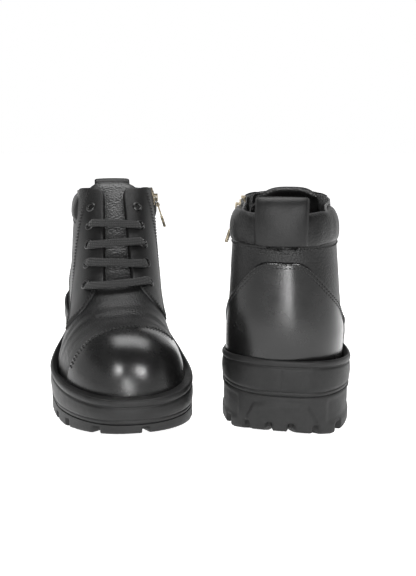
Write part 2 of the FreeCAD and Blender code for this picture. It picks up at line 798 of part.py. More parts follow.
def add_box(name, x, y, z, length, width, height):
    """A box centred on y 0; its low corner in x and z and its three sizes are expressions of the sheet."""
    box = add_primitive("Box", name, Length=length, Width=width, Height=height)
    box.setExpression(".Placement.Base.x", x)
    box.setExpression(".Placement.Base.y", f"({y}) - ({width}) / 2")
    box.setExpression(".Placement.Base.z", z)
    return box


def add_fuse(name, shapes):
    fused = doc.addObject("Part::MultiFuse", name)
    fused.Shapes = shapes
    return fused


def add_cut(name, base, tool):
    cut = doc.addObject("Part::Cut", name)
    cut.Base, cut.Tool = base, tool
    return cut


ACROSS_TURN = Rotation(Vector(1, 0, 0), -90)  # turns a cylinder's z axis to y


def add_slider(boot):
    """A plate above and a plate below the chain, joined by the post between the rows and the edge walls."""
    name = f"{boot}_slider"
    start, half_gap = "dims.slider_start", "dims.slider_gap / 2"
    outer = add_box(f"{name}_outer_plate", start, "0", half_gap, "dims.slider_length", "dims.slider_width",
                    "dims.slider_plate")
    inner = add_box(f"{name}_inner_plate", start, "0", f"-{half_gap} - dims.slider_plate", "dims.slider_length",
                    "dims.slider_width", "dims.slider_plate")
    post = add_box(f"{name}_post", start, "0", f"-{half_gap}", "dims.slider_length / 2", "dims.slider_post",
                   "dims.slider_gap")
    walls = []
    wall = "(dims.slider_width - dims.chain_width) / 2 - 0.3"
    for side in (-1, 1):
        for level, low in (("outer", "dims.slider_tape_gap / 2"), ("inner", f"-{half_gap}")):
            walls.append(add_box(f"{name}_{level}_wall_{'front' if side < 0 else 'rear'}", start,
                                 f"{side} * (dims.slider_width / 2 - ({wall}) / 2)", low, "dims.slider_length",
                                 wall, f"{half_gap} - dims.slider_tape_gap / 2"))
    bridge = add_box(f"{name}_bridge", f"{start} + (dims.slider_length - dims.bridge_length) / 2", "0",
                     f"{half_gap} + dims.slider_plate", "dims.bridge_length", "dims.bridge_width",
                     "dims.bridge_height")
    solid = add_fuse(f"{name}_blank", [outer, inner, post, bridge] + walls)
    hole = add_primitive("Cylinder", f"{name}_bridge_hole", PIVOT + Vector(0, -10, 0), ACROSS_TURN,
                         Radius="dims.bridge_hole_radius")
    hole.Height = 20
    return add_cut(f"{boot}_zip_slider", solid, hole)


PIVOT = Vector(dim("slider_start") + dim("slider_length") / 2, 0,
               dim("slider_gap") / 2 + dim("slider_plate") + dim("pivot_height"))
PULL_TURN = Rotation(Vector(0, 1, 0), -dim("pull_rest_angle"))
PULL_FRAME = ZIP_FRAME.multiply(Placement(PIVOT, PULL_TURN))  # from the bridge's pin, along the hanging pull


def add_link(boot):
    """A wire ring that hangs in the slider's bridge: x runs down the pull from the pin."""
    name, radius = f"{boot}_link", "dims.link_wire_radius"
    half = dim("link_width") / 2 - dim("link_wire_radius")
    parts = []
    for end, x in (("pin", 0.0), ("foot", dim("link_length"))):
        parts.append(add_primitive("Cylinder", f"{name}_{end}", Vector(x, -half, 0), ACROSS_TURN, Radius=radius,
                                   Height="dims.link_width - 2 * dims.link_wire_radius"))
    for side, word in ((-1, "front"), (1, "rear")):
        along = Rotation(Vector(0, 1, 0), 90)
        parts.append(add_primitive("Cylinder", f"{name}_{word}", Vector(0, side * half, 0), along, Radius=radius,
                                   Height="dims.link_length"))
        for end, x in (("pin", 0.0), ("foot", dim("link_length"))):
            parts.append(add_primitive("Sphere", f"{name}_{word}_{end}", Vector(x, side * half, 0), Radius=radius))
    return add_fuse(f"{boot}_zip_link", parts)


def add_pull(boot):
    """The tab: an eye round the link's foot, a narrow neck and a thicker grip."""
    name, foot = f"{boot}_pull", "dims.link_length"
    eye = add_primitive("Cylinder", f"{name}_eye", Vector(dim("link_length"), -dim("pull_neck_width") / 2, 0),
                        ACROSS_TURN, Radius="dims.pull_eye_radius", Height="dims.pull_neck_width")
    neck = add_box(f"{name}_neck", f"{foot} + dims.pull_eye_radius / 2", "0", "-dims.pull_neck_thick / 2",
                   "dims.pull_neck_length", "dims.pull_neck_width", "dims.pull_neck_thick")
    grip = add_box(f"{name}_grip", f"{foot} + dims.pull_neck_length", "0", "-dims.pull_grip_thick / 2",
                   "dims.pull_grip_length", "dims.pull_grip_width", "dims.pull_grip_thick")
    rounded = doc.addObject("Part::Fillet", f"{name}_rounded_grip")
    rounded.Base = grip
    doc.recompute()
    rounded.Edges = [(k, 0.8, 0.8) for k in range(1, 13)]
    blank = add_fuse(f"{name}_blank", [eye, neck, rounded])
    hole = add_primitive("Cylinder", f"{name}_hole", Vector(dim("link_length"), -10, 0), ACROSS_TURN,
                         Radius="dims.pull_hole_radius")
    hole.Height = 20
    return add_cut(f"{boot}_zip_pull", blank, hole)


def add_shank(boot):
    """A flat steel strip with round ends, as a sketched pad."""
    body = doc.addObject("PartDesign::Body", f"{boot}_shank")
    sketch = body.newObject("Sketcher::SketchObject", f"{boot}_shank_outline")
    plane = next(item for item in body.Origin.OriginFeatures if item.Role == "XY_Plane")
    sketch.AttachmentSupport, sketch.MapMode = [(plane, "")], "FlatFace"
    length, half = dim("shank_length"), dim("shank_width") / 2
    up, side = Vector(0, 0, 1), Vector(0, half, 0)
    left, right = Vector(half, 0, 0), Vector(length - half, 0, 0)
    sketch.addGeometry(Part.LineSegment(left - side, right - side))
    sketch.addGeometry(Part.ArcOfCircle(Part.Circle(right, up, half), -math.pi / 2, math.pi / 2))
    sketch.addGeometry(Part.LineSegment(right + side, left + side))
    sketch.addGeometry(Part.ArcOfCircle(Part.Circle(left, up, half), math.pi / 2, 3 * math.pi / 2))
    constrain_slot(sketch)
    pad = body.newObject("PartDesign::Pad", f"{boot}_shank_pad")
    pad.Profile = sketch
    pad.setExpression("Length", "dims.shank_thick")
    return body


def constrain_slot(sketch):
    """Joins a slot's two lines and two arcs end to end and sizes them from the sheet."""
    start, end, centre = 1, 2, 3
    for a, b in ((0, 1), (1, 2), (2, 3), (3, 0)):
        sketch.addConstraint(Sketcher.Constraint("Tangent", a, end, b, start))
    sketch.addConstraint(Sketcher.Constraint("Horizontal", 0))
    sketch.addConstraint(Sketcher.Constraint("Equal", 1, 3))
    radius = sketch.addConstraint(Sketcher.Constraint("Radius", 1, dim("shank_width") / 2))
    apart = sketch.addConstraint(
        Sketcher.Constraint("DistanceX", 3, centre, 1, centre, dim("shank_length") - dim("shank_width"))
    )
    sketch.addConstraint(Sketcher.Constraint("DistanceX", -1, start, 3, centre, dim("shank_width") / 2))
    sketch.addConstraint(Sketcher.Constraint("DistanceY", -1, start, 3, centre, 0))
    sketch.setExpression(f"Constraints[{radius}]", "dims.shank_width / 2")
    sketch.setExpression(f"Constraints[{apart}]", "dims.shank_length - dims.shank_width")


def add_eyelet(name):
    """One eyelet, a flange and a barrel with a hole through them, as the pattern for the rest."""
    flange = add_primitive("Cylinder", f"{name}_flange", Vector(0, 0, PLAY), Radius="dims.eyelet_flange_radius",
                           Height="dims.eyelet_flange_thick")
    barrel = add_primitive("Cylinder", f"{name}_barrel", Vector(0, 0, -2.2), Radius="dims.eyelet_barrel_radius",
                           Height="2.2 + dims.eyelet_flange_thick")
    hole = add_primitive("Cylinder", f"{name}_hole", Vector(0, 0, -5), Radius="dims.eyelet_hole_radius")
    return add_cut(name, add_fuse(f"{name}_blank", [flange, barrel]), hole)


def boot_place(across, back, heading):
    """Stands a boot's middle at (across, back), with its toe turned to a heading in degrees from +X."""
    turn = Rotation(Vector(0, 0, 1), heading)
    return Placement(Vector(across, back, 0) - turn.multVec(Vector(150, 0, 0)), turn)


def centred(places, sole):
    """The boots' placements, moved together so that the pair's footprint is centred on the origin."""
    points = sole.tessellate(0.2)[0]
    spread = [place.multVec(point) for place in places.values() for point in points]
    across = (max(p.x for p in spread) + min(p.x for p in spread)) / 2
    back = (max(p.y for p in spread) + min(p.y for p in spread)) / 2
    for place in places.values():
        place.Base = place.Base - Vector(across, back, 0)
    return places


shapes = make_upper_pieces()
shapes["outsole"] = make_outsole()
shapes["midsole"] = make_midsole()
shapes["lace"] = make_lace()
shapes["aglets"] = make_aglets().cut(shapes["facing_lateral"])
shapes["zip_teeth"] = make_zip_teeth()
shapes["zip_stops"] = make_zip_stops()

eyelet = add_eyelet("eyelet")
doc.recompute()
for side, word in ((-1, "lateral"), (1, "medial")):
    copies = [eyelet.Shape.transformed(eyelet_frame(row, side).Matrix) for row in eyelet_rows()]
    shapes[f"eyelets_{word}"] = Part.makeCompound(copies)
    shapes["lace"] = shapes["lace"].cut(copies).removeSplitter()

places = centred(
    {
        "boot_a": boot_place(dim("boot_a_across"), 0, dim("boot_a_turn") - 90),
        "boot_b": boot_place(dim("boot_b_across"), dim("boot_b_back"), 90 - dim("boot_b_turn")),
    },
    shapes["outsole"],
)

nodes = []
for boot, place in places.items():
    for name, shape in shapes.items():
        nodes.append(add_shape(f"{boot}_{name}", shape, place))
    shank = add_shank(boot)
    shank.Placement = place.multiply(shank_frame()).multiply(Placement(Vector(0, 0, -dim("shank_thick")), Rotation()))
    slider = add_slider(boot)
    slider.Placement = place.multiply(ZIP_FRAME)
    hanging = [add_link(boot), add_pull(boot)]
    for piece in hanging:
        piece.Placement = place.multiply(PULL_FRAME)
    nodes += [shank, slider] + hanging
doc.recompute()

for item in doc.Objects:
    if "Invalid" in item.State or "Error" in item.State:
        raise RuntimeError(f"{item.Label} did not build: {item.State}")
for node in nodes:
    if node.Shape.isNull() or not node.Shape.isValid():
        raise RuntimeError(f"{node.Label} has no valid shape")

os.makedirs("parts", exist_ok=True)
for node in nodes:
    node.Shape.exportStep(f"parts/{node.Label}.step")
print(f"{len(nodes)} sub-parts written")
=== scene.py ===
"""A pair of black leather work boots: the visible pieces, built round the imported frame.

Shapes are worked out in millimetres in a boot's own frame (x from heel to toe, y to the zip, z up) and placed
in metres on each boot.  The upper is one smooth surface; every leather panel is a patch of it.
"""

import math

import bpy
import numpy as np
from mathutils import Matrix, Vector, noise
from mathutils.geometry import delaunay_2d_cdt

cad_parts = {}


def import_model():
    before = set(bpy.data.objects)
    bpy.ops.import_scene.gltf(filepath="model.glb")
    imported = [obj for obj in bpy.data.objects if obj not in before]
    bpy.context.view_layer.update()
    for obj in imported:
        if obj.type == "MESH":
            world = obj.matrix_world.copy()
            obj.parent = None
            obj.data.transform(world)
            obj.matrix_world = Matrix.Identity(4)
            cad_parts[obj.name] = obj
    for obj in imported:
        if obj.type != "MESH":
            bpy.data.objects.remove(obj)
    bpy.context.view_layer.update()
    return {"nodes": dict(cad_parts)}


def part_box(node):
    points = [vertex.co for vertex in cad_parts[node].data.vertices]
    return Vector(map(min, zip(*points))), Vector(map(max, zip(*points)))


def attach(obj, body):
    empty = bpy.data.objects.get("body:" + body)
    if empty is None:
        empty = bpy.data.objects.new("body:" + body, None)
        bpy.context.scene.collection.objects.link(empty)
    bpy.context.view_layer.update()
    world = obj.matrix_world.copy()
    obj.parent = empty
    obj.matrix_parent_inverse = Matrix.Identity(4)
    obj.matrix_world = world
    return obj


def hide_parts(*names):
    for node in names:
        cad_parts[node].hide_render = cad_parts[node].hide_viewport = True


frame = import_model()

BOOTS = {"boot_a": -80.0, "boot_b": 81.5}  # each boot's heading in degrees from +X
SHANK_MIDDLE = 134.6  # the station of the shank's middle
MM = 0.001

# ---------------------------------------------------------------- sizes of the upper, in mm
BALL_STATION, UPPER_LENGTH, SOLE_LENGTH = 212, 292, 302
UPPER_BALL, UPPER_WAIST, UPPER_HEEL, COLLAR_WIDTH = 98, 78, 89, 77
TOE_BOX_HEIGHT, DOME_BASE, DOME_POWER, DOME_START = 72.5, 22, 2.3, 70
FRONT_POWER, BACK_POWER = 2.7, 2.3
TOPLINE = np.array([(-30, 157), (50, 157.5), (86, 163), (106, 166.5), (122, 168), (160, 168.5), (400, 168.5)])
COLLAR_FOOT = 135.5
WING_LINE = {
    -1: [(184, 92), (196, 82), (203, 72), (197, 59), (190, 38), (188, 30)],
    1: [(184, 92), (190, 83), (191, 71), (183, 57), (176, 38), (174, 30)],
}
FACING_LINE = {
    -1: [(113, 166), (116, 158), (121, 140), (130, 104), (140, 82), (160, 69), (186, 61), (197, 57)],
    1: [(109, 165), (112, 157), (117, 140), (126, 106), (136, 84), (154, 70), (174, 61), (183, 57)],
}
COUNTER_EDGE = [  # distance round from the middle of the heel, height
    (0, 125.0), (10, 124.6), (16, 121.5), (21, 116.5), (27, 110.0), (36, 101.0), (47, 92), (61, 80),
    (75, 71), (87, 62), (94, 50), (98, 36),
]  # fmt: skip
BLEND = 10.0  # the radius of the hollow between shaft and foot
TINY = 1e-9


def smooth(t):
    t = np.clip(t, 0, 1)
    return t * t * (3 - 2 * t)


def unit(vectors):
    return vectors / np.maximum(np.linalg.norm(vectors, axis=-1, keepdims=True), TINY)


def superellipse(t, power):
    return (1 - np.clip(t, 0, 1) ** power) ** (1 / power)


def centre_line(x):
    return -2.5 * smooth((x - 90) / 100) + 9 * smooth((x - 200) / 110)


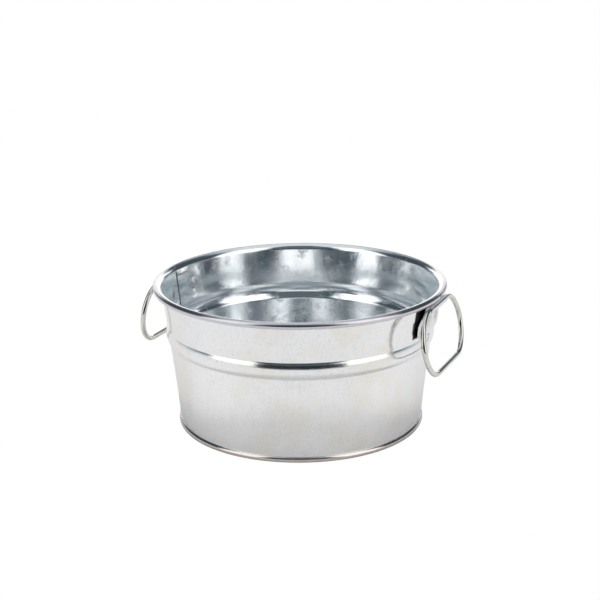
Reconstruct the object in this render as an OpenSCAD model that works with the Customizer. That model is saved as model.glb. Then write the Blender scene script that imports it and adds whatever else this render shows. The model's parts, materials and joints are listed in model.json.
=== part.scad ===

++++++++

:: Do this ::
Write out exactly the lines starting with the one that holds "Reconstruct the object" and running through the last line above.

:: Task response ::
Reconstruct the object in this render as an OpenSCAD model that works with the Customizer. That model is saved as model.glb. Then write the Blender scene script that imports it and adds whatever else this render shows. The model's parts, materials and joints are listed in model.json.
=== part.scad ===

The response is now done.